Comi Toulabor : Non, absolument non ! Faure ne partira pas sur l’injection du ministre gambien des Affaires étrangères. La preuve : il est toujours là . La Gambie, c’est « combien de divisions ? » ! Son homologue togolais Robert Dussey a dû penser à cette formule de Staline ridiculisant l’importance du Vatican dans les relations internationales. La Gambie ou tout autre pays africain n’ont suffisamment pas de poids pour imposer à Faure ce châtiment infamant de démission. L’injection viendrait de la France qu’elle aurait une toute autre portée. On l’a vu, et Robert Dussey le sait, qui a contraint le Gambien au démenti. Mais que représente un démenti en diplomatie où le port du masque mensonge et de l’insincérité est obligatoire? Robert Dussey, ancien frère franciscain, le sait aussi ! Dans les fonctions qui sont les siennes, le masque du mensonge a plus de valeur que l’acier de la vérité, comme d’ailleurs pour l’ensemble du système RPT/UNIR.
Les morts et blessés jonchent les rues de Lomé et des autres villes de l’intérieure. Comment expliquez-vous l’autisme de Faure Gnassingbé ?
Faure n’est pas du tout autiste. Il est en cohérence logique avec le système hérité de son père, et résultante de ceci, avec la manière sanglante et meurtrière dont il a accédé au pouvoir. Son père tuait et torturait tout en honorant dans le même temps une femme dans son lit. Les morts et les blessés participent à cette bonification du plaisir chez les Gnassingbé. C’est très jouissif, orgasmique ! Eros et Thanatos, deux faces de la même pièce, non ! Cela dépasse la seule fin de conserver le pouvoir. C’est plus profond, plus ontologique qu’uniquement génétique comme chez bien de rejetons du Baobab. Ceux-ci sont des tueurs en série, et Faure est la partie visible de l’iceberg nommé Gnassingbé, sur lequel la psychanalyse devra un jour se pencher.
« Tous au referendum » C’est le groupe de mots que le ministre Gilbert Bawara et Christophe Tchao ont au bec. Que fait courir le parti UNIR ?
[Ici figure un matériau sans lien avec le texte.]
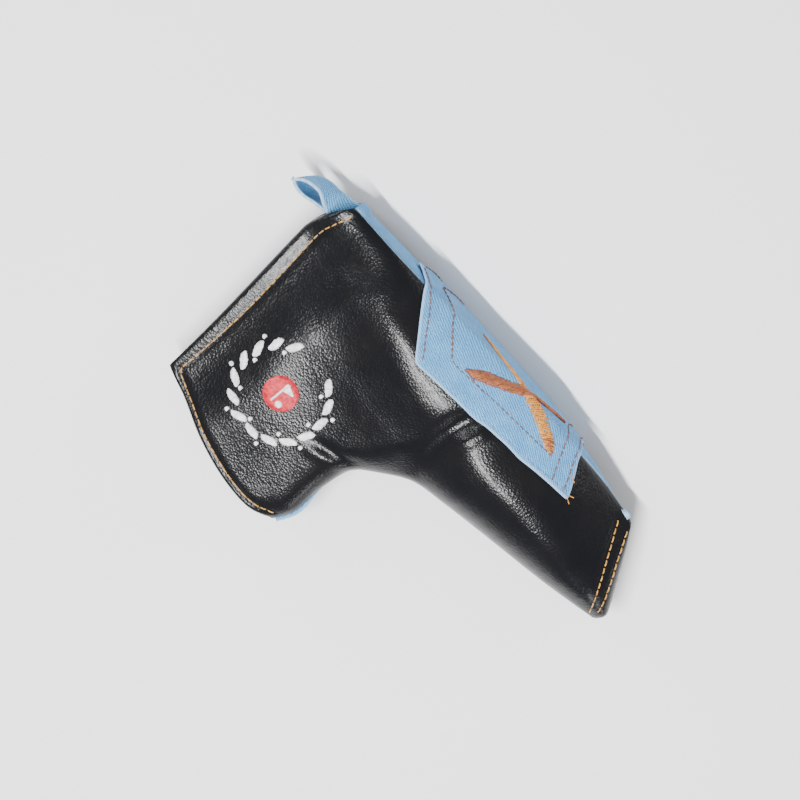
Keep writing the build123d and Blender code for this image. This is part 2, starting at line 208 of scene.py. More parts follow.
def near_detail(p, sole, closed, toe, heel, rim):
    """Creases, puckers and slack of the near leather."""
    back, up = p[:, 0], p[:, 1]
    inside = smooth(0, 6, np.minimum(np.minimum(sole, closed), np.minimum(toe, heel)))
    valley = 91.5 + 1.2 * np.sin(up / 6.0)
    low_fold = smooth(11, 17, up) * smooth(44, 26, up)
    z = -2.6 * bump(back, valley - 2.0, 4.5) * low_fold
    z += 1.3 * bump(back, valley + 4.5, 3.2) * smooth(11, 16, up) * smooth(34, 20, up)
    z += 0.5 * bump(back, valley - 14.0, 8.0) * smooth(8, 14, up) * smooth(40, 24, up)
    z += -0.7 * bump(back - 0.3 * (up - 40), valley - 3.0, 6.0) * smooth(26, 40, up) * smooth(60, 46, up)
    crease_up = 66.5 + (79.5 - back) * 0.33
    z += -1.0 * bump(up, crease_up - 2.6, 2.6) * smooth(80, 74, back) * smooth(52, 66, back)
    z += 0.7 * bump(up, crease_up + 1.6, 2.2) * smooth(80, 74, back) * smooth(52, 66, back)
    z += -0.7 * bump(line_distance(p, OPENING_STITCH), 0, 1.1)
    z += -0.5 * bump(np.minimum(line_distance(p, TOE_STITCH_OUT), line_distance(p, TOE_STITCH_IN)), 0, 1.1)
    pucker = np.sin(back * 1.1 + 1.5 * np.sin(back * 0.37)) * smooth(9, 1, closed) * smooth(84, 100, back)
    z += 0.22 * pucker
    z += 0.35 * soft_noise(p, 27, 3.1) + 0.12 * soft_noise(p, 9, 8.7)
    return z * inside


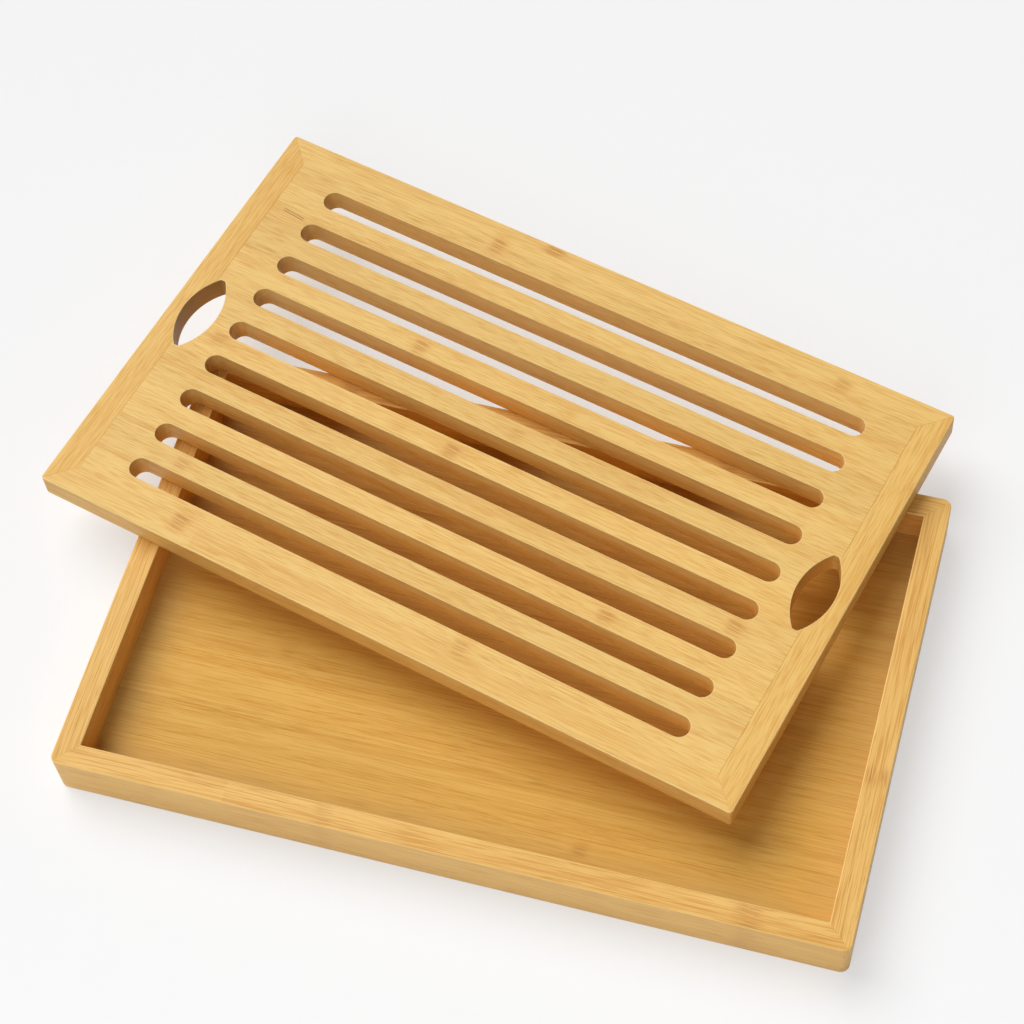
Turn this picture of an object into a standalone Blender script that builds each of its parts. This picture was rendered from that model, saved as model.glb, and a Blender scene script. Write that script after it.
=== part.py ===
"""Bamboo bread board with a crumb tray: a slatted board lies loose and askew on the rim of a shallow tray.

Lengths are in metres and +Z is up. The origin is the middle of the tray's underside, and +X runs along the
board's long side, so that its slots lie along X. The tray is turned under the board.
"""

import math
from dataclasses import dataclass

import bmesh
import bpy

# Tray
TRAY_LENGTH = 0.400
TRAY_DEPTH = 0.250
TRAY_HEIGHT = 0.028
TRAY_WALL = 0.0125
TRAY_CORNER_RADIUS = 0.0045
TRAY_EASE = 0.0006
FLOOR_THICKNESS = 0.007
FLOOR_TONGUE = 0.006
FLOOR_SLAT_COUNT = 9

# Board, which has the tray's outline
BOARD_THICKNESS = 0.014
BOARD_RAIL = 0.0145
BOARD_CORNER_RADIUS = 0.002
BOARD_EASE = 0.0008
SLOT_COUNT = 9
SLOT_WIDTH = 0.0116
SLOT_SIDE_MARGIN = 0.0232
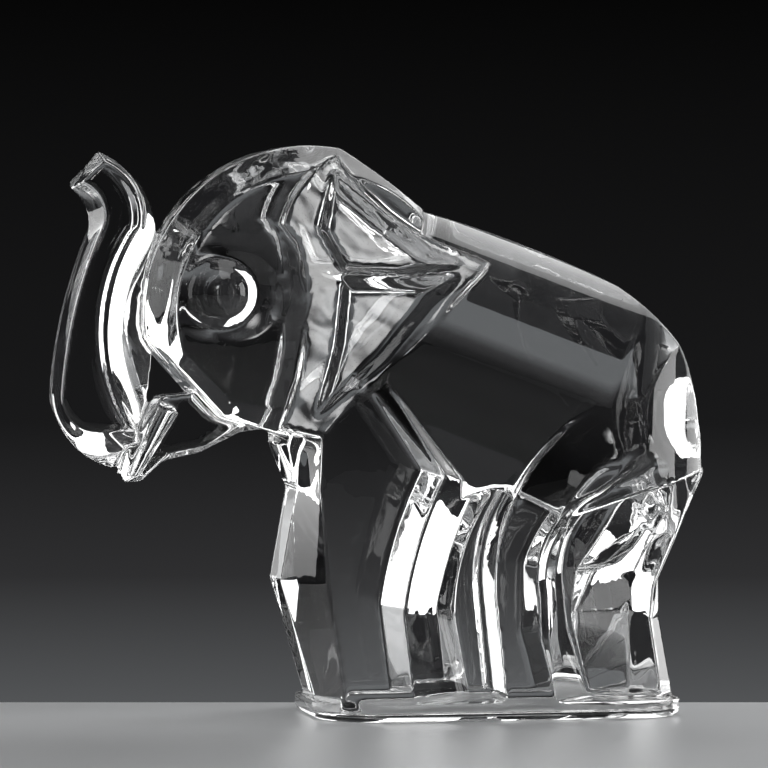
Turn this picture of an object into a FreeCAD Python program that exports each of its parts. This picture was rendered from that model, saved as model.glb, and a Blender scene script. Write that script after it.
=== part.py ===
"""A solid lead-crystal elephant with its trunk raised, standing on its own low foot slab.

The real figurine is one casting. Here it is divided along its own creases into the masses that
it is modelled from: barrel, legs, head, trunk, ears and so on. Neighbours meet face to face.

Frame: the elephant faces -X, its left side is -Y, +Z is up, and the origin is on the floor under
the middle of the figurine. All sizes are in millimetres.
"""
import FreeCAD, Part
import math
import os

Vector = FreeCAD.Vector
Rotation = FreeCAD.Rotation
Placement = FreeCAD.Placement
X_AXIS, Y_AXIS, Z_AXIS = Vector(1, 0, 0), Vector(0, 1, 0), Vector(0, 0, 1)
LEFT, RIGHT = -1, 1

# The outlines below are drawn at this length and height, with this X under the middle.
DRAWN_LENGTH = 166.0
DRAWN_HEIGHT = 142.0
DRAWN_MIDDLE = 1.9
ON_SLAB = "on slab"

# Driving dimensions
SIZES = {
    "length": DRAWN_LENGTH,
    "height": DRAWN_HEIGHT,
    "barrel_width": 55.0,
    "flank_radius": 60.0,
    "belt_depth": 31.6,
    "back_slope": 20.0,
    "front_leg_spread": 52.0,
    "hind_leg_spread": 55.0,
    "web_thickness": 16.0,
    "inner_relief": 36.0,
    "front_groove": 1.6,
    "slab_height": 4.5,
    "slab_margin": 0.5,
    "slab_front_corner": 17.0,
    "slab_rear_corner": 13.0,
    "slab_edge": 1.2,
    "head_width": 43.0,
    "head_radius": 41.5,
    "head_rim": 14.0,
    "cheek_radius": 35.0,
    "cheek_dome": 2.5,
    "cheek_bevel": 7.0,
    "trunk_width": 25.0,
    "jaw_width": 13.0,
    "tusk_width": 5.0,
    "tusk_spacing": 18.0,
    "tail_width": 9.0,
    "eye_radius": 8.0,
    "eye_rim": 1.4,
    "eye_dome": 2.4,
    "eye_seat": 1.6,
    "pupil_radius": 4.4,
    "pupil_rise": 0.8,
    "dish_radius": 15.5,
    "dish_depth": 2.6,
    "ear_thickness": 9.0,
    "ear_hollow": 3.2,
    "ear_reach": 21.5,
    "ear_flare": 10.0,
    "ear_lean": 7.0,
}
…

L’électorat stipendié participera à la mascarade référendaire, avec l’approbation de la fameuse « communauté internationale ». Le tour risque d’être joué pour Faure, c’est le pari qu’il fait. Si le « dégagisme » (le « Faure must go ») ne faiblit pas et que le bras de fer continue dans la rue, Faure parie, quant à lui, à son essoufflement à coup de répression, de morts, de blessés et d’emprisonnements. Tout rentrera dans l’« ordre », la « stabilité », la « paix », le « développement », etc. C’est-à-dire les différents noms donnés au Togo à la corruption et à la négation de l’Etat. Les Ouattara, les Talon, les Condé et les autres défileront à Lomé, Macron peut-être en tête, célébrer la « sagesse » du peuple togolais qui attendra in futura saecula l’avènement du Messie. Scénario pessimiste, mais très réaliste dans le contexte international actuel où démocratie et droits humains, détrônés par la lutte contre le terrorisme, ne sont plus vraiment des préoccupations majeures, et ne l’ont jamais été, même dans les années 1990.
Plus vieux parti du Togo, Unir sous le fils donne l’impression de n’avoir que les Gnassingbé comme personnes ressources. Comment l’expliquez-vous ?
Le RPT/UNIR en tant que parti politique organisé, structuré avec des militants payant leur cotisation, n’existe pas. C’est un parti épisodique, circonstanciel, occasionnel, opportuniste, qui apparaît lorsque son chef en a besoin. Et là, le chef banque pour les services qu’il demande. C’est un parti où l’on ne connaît pas le militantisme bénévole et gratuit depuis sa création. Ce sont les fonctionnaires de l’Etat, les préfets notamment, qui lui donnent cette impression d’existence. Le chef en est en même temps le fondateur, donnant au parti son caractère familial par ailleurs. Faure meurt, et le RPT/UNIR meurt avec lui. Non, le RPT/UNIR n’est pas un parti. Un parti peut-être à la togolaise ou à l’africaine, ça oui !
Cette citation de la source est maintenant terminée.